L’Hotel Masatsch è un luogo in cui il lavoro diventa espressione di una comunità, in cui l’impatto sociale supera quello meramente economico. È raro, ma quando qualcosa di simile accade, il beneficio è di tutti e tutte. Non a caso, l’Hotel Masatsch, struttura ricettiva della Onlus Lebenshilfe a Pianizza di Sopra, nel Comune di Caldaro, è diventato punto di riferimento non solo per l’assenza di barriere architettoniche, ma anche per l’impiego di persone con disabilità. Una realtà che anche noi di Alperia sosteniamo, certi che il lavoro sia uno strumento essenziale di inclusione, autonomia e integrazione sociale.
Dentro all’Hotel Masatsch
Tutto, nell’Hotel Masatsch, è pensato per essere accessibile e inclusivo. Dal punto di vista architettonico, la piscina coperta, la maggioranza delle camere e dei bagni nonché tutti gli spazi di accesso pubblico sono accessibili per chi è in sedia a rotelle. I bagni sono attrezzati con lavabi regolabili in altezza che permettono l’accostamento frontale della sedia a rotelle, specchi ribaltabili e docce a pavimento. La struttura dispone anche di una vasta scelta di mezzi ausiliari mobili e di accessori sanitari flessibili e per persone con disabilità gravi, mette a disposizione tre letti sanitari e sollevatori.
Ma la vera peculiarità riguarda il personale: Il 40% del team che gestisce l’hotel è composto da ragazzi e ragazze con disabilità fisiche, cognitive, psicologiche o ha un trascorso segnato da dipendenze e disagi di varia natura.

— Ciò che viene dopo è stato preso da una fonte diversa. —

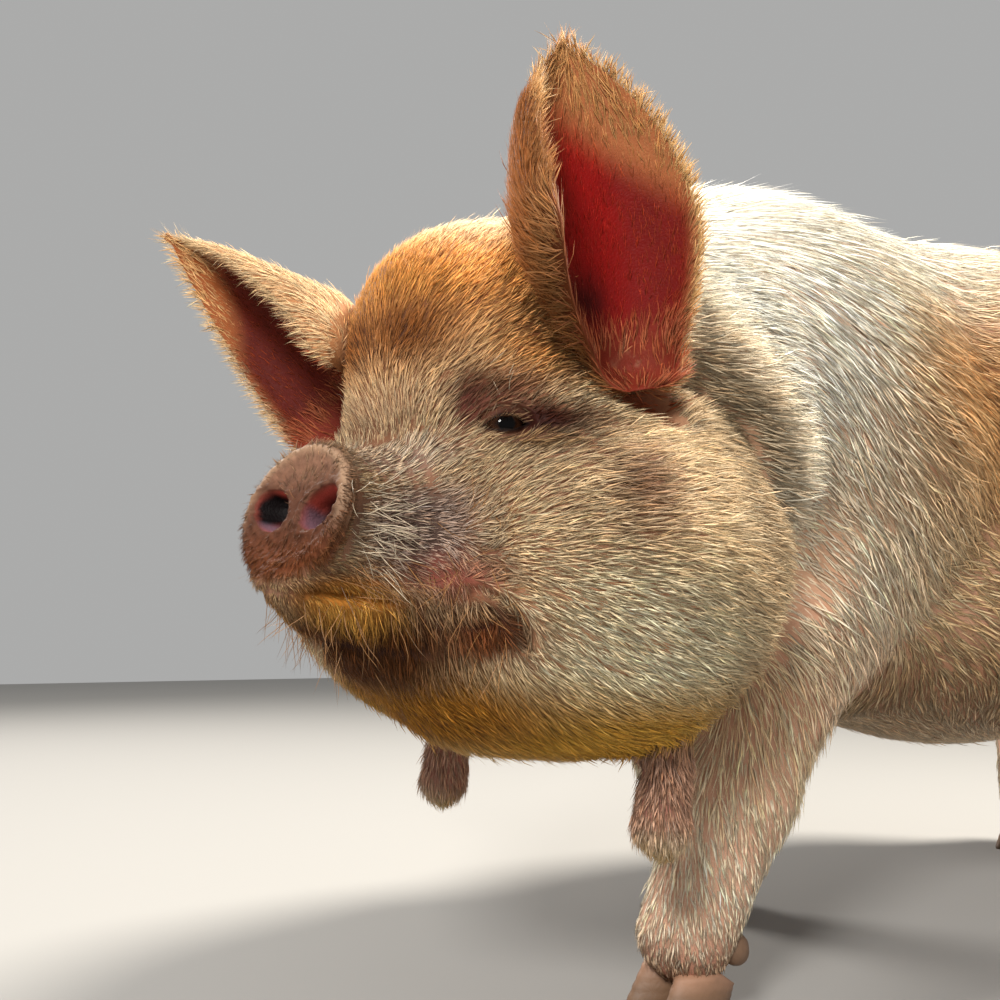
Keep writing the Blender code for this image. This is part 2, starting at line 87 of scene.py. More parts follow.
blends = {"legRun": 0.03, "legRoot": 0.05, "headRoot": 0.035, "tailRun": 0.01, "tailRoot": 0.015,
          "wattleRun": 0.01, "wattleRoot": 0.012, "midline": 0.006}


# The body is one field: nought on its surface, below nought inside.
# Rows are a turned frame's left, back and up: yaw about Z, then pitch about X, then roll about Y.
def rowsOf(turn):
    yaw, pitch, roll = (math.radians(angle) for angle in turn)
    aboutZ = np.array([[math.cos(yaw), -math.sin(yaw), 0], [math.sin(yaw), math.cos(yaw), 0], [0, 0, 1]])
    aboutX = np.array([[1, 0, 0], [0, math.cos(pitch), math.sin(pitch)], [0, -math.sin(pitch), math.cos(pitch)]])
    aboutY = np.array([[math.cos(roll), 0, math.sin(roll)], [0, 1, 0], [-math.sin(roll), 0, math.cos(roll)]])
    return (aboutZ @ aboutX @ aboutY).T


headRows = rowsOf(pose["headTurn"])
discRows = rowsOf(snoutFace["turn"])


def toHead(points):  # from the body's frame to the head's
    return (points - np.array(pose["headCentre"])) @ headRows.T


def fromHead(points):  # from the head's frame to the body's
    return np.asarray(points, float) @ headRows + np.array(pose["headCentre"])


def unit(vectors):  # each row divided by its length
    return vectors / np.maximum(np.linalg.norm(vectors, axis=-1, keepdims=True), 1e-12)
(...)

Sono persone che vedono nel lavoro un’occasione di riscatto sociale, di indipendenza e realizzazione. «Valori che molti di noi hanno dimenticato – rileva Kurt Klotz, collaboratore pedagogico dell’hotel -. Ciò che mi stupisce di più di questi ragazzi, è che ogni mattina arrivano con il sorriso. Vivono il lavoro come un dono. Quanti di noi posso dire di fare lo stesso?»
La cultura dell’errore
Certo, le sfide sono presenti e quotidiane: imparare a gestire lo stress derivante dal contatto con gli ospiti, creare un rapporto di fiducia con il proprio team, acquisire nuove responsabilità, imparare a comunicare con discrezione, ma al tempo stesso con attenzione, sono solo alcune delle competenze che chi lavora all’Hotel Masatsch deve possedere e non smettere mai di allenare. «È fondamentale – ammette Klotz – saper valutare le caratteristiche delle singole persone per identificare i ruoli più in linea con le loro potenzialità ed evitare di creare pressioni eccessive. Ma questo non vuol dire porre tout court dei limiti: piuttosto accompagnare ogni individuo in un percorso di crescita professionale e personale».

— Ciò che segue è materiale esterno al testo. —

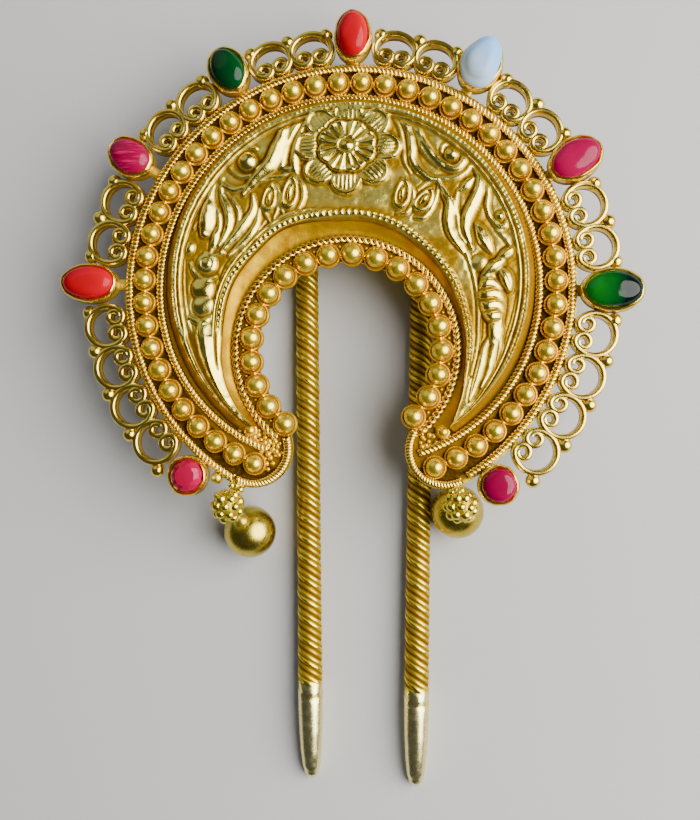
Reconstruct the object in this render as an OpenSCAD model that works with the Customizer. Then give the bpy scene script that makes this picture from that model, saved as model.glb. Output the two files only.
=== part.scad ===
// Bridal hairpin: a crescent head with set stones on two long twisted prongs.
// It lies on its back, the head up and the prongs pointing to -Y.

/* [Head] */
// Height of the head's underside above the surface that the pin lies on
head_z = 6; // [5.9:0.05:6.4]
// Thickness of the crescent base plate
plate_t = 0.6; // [0.5:0.05:0.7]
// Outer radius of the crescent base plate
plate_r = 22.75; // [22.7:0.05:22.9]
// Radius of the round opening inside the crescent
opening_r = 8.9; // [8.6:0.1:9.1]
// How far the opening's centre lies below the ring's centre
opening_drop = 6.2; // [6.1:0.05:6.3]
// Distance of the ring's centre from the middle of the whole pin
ring_y = 11.48; // [11:0.01:12]
// Space left between pieces that are soldered or set face to face
seam = 0.02; // [0.02:0.01:0.04]

/* [Plaque] */
// Radius of the plaque's outer edge
plaque_r = 17.8; // [17.6:0.05:17.9]
// Radius of the plaque's inner edge
plaque_inner_r = 12.7; // [12.5:0.05:12.9]
// Height of the plaque's rims above the plate
rim_h = 1.45; // [1.2:0.05:1.6]
// Height of the relief above the plaque's field
relief_h = 0.75; // [0.5:0.05:0.9]

/* [Ropes] */
// Radius of the outer rope's middle
outer_rope_r = 22.14; // [22.12:0.01:22.16]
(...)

Come riuscirci? Ponendo alla base una nuova cultura dell’errore. «Spesso le persone hanno paura di sbagliare, per questo evitano di impegnarsi in attività che non conoscono. Ma questo approccio è sbagliato, perché limita le opportunità. Con questi ragazzi, invece, adottiamo una dinamica di feedback reciproco, aperto e trasparente, che spinge ognuno a dare il massimo, senza temere un giudizio negativo, ma abbracciando il desiderio di migliorarsi, sempre» – spiega Klotz.
Il sostegno di Alperia
In questo contesto, è fondamentale il supporto esterno: «Sapere di essere sostenuti da realtà come Alperia, fa la differenza. Non solo in termini concreti, ma anche a livello valoriale: i ragazzi e le ragazze che lavorano all’hotel, ma anche al bar e al ristorante, sanno di poter contare su una rete che crede nelle loro potenzialità, si sentono parte di una comunità che vuole valorizzare le loro unicità, investendo in un progetto di inclusione vera che va oltre la semplice solidarietà. E questo, è lo stimolo più grande che possano avere».

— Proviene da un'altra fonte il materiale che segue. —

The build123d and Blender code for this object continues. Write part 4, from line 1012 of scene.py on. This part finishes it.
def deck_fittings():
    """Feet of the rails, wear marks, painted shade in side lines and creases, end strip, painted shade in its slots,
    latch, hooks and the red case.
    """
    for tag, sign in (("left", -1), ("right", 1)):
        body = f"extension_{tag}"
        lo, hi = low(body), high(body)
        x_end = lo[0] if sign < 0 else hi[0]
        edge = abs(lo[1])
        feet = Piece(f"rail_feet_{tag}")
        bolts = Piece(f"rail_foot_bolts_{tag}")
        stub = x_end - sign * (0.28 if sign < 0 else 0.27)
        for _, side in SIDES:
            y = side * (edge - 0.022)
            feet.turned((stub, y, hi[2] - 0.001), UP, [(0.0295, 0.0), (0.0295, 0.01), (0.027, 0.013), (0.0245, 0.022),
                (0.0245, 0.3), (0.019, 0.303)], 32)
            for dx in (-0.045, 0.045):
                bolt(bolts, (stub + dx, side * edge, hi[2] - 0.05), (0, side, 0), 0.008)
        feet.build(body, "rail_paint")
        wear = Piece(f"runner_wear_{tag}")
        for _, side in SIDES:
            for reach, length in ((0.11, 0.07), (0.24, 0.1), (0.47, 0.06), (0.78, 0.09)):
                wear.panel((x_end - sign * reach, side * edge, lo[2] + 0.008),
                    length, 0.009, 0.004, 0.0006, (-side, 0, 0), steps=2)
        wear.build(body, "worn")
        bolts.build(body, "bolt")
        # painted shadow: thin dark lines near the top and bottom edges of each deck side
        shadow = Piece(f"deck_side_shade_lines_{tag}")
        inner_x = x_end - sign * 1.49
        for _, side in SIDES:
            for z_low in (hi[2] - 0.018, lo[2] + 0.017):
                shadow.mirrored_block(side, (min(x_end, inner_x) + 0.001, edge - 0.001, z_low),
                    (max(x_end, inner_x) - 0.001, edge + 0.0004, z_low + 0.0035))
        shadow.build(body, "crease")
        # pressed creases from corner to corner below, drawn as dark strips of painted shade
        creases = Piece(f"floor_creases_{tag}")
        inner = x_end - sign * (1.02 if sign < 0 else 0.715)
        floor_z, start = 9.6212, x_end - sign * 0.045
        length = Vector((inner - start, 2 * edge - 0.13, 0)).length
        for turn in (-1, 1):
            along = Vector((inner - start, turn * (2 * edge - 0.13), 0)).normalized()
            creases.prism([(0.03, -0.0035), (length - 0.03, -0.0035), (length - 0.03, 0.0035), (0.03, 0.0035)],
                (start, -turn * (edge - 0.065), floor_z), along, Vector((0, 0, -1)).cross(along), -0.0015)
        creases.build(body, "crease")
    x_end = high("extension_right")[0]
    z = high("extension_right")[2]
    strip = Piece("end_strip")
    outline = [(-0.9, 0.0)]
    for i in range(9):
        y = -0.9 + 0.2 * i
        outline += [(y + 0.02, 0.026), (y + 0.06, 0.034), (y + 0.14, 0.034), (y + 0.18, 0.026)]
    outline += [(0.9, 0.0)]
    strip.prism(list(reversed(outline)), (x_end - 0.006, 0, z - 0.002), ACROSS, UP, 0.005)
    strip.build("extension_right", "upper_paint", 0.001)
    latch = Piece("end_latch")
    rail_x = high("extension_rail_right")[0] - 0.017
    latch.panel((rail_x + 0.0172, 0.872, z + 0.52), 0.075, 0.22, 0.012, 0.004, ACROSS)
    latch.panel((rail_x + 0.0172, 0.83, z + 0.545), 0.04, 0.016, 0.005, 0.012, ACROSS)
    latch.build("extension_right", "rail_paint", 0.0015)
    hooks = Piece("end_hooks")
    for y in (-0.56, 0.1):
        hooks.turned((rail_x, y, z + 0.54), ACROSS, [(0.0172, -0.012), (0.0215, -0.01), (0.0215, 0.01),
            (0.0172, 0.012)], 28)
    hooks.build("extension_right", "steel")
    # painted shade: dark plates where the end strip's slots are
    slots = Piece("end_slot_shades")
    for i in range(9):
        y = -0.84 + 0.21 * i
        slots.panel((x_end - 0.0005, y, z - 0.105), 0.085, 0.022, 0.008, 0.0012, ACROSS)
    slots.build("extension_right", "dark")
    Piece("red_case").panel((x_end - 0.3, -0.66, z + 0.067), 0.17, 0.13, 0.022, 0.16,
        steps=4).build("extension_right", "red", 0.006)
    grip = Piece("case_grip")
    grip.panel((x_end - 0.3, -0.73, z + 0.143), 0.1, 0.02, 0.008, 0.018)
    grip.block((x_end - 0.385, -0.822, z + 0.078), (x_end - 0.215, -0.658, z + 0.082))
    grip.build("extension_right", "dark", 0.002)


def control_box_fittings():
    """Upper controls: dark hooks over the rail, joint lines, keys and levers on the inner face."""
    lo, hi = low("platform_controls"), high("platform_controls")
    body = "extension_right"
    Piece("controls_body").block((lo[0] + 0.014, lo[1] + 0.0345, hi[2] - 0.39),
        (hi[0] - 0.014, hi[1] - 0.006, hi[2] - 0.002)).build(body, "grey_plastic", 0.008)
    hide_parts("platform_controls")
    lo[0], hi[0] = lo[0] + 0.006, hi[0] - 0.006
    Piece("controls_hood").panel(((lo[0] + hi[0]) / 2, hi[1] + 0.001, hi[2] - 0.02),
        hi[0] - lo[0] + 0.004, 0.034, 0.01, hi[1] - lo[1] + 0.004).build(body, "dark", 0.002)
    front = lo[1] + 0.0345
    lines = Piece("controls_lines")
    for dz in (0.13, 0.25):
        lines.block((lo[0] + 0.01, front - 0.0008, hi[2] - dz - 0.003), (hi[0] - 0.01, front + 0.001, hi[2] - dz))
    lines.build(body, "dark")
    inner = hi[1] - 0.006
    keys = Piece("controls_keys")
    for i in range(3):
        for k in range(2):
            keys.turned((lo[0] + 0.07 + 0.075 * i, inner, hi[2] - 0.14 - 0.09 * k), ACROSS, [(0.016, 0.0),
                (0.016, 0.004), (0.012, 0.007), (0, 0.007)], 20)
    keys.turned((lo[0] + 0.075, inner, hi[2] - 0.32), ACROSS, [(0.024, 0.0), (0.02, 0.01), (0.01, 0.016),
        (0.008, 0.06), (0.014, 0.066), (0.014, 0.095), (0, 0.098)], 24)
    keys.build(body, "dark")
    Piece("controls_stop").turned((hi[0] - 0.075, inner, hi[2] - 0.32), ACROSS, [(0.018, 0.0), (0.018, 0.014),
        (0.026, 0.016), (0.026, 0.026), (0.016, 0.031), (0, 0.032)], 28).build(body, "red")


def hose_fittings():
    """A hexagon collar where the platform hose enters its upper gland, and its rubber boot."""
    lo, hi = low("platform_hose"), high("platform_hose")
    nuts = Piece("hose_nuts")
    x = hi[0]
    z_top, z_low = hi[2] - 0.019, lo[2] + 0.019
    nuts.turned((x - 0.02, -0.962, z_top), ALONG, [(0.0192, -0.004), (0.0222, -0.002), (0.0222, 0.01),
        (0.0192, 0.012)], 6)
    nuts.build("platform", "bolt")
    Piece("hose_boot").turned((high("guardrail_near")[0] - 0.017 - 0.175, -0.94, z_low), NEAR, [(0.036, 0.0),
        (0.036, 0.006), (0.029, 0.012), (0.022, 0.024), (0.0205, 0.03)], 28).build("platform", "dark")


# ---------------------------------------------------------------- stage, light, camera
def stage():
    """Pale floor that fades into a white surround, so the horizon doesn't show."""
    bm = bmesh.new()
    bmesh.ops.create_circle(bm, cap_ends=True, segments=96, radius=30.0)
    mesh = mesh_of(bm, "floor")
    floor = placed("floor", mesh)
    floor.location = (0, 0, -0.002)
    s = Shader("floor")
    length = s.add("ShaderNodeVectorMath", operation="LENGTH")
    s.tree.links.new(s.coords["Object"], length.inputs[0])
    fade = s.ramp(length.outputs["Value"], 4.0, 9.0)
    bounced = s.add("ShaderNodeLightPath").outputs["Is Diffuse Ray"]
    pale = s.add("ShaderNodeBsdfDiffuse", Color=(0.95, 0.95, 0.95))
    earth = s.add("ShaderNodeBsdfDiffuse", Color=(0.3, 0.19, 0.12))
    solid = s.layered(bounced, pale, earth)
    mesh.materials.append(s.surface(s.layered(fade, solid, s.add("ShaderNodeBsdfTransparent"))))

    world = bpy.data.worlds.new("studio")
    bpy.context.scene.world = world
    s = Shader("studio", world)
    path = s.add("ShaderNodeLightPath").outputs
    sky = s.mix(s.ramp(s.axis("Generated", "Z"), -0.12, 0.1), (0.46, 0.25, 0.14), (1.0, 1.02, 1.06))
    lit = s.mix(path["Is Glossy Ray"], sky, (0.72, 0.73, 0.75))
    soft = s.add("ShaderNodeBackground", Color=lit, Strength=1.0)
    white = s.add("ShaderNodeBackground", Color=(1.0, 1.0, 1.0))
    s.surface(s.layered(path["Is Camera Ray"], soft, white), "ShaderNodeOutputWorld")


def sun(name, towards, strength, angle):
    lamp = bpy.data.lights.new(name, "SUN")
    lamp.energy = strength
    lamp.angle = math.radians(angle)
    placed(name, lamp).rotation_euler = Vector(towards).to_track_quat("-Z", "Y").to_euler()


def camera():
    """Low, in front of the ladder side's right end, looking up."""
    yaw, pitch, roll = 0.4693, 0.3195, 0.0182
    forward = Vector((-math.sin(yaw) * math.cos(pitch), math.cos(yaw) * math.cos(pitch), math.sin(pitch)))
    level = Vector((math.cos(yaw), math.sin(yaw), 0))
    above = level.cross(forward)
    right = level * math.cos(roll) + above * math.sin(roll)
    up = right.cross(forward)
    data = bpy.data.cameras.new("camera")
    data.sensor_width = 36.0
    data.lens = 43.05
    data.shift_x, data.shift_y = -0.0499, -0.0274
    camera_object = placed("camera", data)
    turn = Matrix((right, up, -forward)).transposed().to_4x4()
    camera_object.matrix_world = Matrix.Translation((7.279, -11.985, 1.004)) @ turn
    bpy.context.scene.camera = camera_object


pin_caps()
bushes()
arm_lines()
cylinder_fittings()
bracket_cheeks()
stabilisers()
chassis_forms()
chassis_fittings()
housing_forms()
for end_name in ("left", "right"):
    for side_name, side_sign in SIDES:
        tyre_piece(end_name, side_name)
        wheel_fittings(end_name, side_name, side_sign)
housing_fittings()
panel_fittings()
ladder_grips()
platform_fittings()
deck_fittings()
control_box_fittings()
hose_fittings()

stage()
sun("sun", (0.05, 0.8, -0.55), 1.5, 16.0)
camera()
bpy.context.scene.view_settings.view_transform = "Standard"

E questa è la motivazione che ha portato noi di Alperia a sposare il progetto, non con una semplice donazione, ma con un sostegno fattivo che consente a una comunità composta da ragazzi e ragazze con disabilità di sentirsi parte integrante della società. Anche questo, per noi, significa essere sostenibili. In linea con quanto previsto dagli Obiettivi di Sviluppo Sostenibile dell’Agenda 2030 dell’ONU, infatti, vogliamo fare del nostro meglio per rendere le nostre società inclusive e per far sì non solo che “nessuno sia lasciato indietro”, ma anche che sia raggiunto e incluso proprio chi è, apparentemente, più indietro.